I was raised in a home with parents who were advocates of a good education. My dad went to Bridgerland Area Vocational Center (now BTECH) and my mom graduated with her bachelor’s degree two years before I graduated high school. They pushed me to do my best in school, and I strived to be a 4.0 student. I graduated high school with a 3.9 grade point average and a 25 on the ACT. It was enough to get into college with a small scholarship, a small grant, and, unfortunately, student loans. I happily moved to college at Utah State University, living on-campus, and thought, “This is normal; this is what everyone has to do to pay for college.”
My major was undecided at that point. I was going to school and learning a lot of fascinating things with no real focus in my life as to what I wanted in a career. The second semester started and even with the scholarship, grant, and loans, I still couldn’t pay for my schooling. I borrowed some more and got a full time job working in the college cafeteria making minimum wage. But I still thought, “This is normal. My friends are all doing the same thing.”
I finished that first year of college and saw how much debt I had accumulated without any direction in life as to what I really wanted to be when I ‘grew up.’ I decided to take some time off, pay back my loans, and go back to school when I could actually afford it. I went to work in a factory and started paying off my student loans. After a year, I decided to serve a full-time proselyting mission for a year and a half and I returned home to about the same position—no money and no clue what I wanted to do. I went back to school at Southern Utah University, who had given me a better scholarship, but yet again racked up those student loans.
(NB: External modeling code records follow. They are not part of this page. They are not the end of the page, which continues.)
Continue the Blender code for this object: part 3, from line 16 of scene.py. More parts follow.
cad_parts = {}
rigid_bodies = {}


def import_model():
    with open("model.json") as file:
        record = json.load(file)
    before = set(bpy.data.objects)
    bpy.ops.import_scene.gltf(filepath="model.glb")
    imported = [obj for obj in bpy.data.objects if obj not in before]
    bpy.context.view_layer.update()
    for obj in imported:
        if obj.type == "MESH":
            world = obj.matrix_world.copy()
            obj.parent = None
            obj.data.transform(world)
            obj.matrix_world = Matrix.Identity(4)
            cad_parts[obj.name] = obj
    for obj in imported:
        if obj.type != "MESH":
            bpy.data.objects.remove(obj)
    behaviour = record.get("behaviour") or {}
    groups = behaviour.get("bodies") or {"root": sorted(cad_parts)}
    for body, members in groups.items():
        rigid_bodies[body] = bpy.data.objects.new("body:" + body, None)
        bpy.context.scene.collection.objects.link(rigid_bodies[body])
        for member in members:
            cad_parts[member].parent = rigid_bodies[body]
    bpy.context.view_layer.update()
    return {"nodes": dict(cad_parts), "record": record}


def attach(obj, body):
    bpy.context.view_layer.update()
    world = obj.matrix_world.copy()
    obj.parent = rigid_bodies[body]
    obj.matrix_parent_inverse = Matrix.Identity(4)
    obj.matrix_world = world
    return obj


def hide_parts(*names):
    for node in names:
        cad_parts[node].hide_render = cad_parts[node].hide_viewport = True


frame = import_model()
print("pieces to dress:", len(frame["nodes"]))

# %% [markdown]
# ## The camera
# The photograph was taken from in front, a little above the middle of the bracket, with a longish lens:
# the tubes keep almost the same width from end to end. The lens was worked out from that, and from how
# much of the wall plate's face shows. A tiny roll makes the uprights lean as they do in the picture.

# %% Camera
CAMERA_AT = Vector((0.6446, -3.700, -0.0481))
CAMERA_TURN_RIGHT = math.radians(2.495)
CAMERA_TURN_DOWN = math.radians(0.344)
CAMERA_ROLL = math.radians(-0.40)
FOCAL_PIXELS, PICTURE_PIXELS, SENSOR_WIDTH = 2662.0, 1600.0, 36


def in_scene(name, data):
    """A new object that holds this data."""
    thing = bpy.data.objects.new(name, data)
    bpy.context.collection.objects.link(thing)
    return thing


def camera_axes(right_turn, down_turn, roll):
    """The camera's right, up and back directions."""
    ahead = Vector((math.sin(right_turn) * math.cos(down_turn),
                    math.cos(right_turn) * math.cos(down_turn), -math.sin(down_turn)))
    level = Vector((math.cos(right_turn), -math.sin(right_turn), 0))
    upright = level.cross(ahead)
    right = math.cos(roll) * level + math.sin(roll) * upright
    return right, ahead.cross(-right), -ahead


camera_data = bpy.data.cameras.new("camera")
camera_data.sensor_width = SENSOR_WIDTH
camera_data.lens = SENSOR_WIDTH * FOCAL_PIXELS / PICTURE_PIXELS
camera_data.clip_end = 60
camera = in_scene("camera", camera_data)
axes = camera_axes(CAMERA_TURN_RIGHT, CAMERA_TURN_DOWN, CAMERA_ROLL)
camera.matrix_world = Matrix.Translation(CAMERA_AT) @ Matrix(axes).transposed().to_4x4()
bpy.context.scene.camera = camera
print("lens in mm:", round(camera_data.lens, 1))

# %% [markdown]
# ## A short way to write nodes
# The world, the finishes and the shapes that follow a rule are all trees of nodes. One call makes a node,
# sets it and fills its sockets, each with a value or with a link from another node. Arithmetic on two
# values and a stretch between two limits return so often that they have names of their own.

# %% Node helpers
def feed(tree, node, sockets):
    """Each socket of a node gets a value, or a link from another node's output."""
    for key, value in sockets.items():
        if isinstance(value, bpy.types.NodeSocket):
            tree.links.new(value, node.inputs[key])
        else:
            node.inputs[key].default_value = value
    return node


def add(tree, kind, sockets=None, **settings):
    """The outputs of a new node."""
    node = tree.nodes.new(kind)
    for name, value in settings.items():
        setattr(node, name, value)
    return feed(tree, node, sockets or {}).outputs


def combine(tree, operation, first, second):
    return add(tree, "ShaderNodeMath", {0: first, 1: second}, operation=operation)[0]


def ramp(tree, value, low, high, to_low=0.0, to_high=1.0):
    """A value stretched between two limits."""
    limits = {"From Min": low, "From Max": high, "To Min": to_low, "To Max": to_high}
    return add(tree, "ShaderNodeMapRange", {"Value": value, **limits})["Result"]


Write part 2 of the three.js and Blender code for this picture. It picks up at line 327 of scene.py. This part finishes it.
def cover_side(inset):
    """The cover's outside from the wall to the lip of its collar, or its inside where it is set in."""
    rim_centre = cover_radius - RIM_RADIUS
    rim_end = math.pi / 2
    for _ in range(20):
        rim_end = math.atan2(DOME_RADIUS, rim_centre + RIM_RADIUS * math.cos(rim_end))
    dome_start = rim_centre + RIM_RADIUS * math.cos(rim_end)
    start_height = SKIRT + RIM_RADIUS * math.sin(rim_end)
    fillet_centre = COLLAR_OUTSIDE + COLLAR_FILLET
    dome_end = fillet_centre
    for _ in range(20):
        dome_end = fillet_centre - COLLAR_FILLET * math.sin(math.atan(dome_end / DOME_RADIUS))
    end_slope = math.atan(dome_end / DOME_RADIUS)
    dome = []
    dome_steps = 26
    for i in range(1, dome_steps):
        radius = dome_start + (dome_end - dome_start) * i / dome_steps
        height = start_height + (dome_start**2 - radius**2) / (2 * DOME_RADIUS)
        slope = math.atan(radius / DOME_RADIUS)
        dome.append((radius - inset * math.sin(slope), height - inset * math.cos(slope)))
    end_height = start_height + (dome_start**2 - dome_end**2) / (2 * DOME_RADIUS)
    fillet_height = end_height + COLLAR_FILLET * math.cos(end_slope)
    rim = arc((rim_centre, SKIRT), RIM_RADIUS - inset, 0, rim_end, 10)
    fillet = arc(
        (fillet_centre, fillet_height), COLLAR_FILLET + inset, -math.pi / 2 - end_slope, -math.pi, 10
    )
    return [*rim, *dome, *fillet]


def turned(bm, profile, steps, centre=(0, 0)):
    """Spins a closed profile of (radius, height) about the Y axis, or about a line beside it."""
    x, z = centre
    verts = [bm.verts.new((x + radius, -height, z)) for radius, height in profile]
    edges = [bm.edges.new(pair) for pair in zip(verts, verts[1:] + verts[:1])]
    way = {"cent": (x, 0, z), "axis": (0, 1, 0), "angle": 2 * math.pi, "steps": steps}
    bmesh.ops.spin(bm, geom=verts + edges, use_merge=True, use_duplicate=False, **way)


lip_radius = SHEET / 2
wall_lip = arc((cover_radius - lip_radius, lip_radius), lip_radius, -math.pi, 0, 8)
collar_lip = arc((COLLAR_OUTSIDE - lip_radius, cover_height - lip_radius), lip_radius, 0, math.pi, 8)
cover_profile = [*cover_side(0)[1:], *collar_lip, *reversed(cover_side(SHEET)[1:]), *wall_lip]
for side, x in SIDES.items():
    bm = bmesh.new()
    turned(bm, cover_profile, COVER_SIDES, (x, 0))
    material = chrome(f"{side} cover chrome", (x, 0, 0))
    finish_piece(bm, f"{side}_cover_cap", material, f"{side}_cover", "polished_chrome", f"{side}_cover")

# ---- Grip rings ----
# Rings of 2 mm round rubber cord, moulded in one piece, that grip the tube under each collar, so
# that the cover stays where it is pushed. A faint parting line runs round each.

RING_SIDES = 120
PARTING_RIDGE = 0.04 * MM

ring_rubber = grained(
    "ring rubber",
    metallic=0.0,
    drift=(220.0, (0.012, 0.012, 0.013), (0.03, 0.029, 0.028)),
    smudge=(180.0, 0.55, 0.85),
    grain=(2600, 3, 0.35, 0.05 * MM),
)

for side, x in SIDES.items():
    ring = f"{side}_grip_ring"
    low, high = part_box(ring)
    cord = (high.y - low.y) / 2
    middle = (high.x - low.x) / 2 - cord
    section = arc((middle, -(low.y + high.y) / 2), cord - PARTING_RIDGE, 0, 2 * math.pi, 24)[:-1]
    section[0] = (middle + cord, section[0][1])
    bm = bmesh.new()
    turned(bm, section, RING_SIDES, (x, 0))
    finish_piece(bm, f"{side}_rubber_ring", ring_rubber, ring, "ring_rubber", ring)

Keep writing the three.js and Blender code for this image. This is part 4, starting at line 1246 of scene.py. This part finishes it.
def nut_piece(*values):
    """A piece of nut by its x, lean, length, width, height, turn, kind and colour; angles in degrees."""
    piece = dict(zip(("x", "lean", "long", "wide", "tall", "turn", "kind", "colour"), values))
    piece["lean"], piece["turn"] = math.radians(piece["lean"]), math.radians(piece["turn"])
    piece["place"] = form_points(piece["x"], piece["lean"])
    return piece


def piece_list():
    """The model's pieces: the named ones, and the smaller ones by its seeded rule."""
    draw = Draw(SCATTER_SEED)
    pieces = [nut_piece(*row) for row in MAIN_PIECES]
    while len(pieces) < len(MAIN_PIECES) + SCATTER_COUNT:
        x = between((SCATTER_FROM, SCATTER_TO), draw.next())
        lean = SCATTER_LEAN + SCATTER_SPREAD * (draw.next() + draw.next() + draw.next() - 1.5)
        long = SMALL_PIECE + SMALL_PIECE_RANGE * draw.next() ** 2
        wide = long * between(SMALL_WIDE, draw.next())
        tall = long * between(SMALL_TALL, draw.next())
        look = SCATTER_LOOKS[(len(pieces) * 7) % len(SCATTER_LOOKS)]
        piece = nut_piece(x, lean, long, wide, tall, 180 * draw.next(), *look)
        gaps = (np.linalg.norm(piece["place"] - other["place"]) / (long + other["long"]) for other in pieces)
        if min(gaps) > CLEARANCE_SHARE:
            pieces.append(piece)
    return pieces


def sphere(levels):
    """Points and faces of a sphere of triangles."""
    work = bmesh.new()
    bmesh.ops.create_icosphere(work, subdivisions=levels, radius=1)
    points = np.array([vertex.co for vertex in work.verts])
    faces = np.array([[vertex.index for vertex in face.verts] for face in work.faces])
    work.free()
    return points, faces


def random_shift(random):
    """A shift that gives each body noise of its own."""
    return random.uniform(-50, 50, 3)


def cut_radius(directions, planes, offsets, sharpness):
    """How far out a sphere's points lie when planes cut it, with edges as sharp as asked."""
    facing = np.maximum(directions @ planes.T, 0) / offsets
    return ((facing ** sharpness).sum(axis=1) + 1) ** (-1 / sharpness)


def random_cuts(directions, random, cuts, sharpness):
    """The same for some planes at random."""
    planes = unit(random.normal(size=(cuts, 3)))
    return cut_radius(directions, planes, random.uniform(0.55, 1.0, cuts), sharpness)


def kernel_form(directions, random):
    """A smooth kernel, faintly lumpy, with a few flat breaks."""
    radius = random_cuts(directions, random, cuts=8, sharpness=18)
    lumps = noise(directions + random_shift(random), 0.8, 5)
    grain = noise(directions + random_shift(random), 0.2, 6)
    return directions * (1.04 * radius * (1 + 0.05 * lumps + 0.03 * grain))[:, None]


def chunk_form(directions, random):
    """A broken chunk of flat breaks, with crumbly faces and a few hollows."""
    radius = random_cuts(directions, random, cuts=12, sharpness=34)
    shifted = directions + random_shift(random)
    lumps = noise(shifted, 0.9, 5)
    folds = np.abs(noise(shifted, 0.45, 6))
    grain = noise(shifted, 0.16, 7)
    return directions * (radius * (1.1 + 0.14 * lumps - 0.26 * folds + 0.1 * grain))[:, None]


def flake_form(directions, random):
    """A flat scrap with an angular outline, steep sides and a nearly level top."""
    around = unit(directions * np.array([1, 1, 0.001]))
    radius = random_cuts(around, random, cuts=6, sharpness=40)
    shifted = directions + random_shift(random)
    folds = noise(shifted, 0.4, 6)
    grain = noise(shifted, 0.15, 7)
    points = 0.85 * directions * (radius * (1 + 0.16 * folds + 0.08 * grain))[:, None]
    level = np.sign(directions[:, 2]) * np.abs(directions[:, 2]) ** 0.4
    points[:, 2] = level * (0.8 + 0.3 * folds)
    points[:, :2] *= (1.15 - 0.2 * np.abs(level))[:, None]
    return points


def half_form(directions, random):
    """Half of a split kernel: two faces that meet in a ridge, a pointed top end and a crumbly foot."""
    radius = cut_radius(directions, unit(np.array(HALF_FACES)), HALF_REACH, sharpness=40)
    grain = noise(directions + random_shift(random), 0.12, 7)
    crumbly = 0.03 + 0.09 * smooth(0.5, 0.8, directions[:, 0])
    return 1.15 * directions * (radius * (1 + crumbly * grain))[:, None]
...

After another year, I found myself in the same position as the first time I went to college; however, this time, my thoughts had changed. I talked to my friends, who were now graduating and having many regrets about their college education in regards to their current financial situation. Instead of taking a break to pay off their loans, like I did, they had continued racking up the debt until they graduated with a degree. However, many of them were unable to get a job because they lacked work experience and therefore couldn’t pay back their student loans.
I realized that I didn’t want to be in that position. My friends had overwhelming student loans and careers that didn’t pay much better than minimum wage right after graduating. These experiences lead to the initial decision to start my education at a trade school. I saw the advantages of a technical education. Some advantages included the low-cost tuition, hands-on experience, a self-pace environment, flexible scheduling, the ability to transfer credits to the university, and the ability to get a great career in about a year.
I beganBusiness Technology in March 2016 and saw nearly immediate results. I had already started working at the college cafeteria before attending school, and after only a few months I changed positions and became a college receptionist. After another eight months of my program I was working in the Accounting Department of the school—putting into practice the exact things that I was learning in school.
Having experienced both types of education, university and technical, and appreciated the benefits of both, I think that I would make a great advocate for technical education. I understand that there is need for a four-year degree and do not discount university education whatsoever. I just know the pressures of graduating college and feeling as though a university is the only option, when it isn’t. I would like to promote technical education so that more people understand the amazing possibilities and benefits of starting a career at a technical college.
I recently graduated with a Business Technology certificate. I was able to do school around my work schedule and graduate free of debt. I was then offered to work full-time as the Accounts Receivable Technician in the Accounting Department at Bridgerland Technical College, and I love it. I know that I wouldn’t be where I am today without the technical education I received by attending Bridgerland Technical College.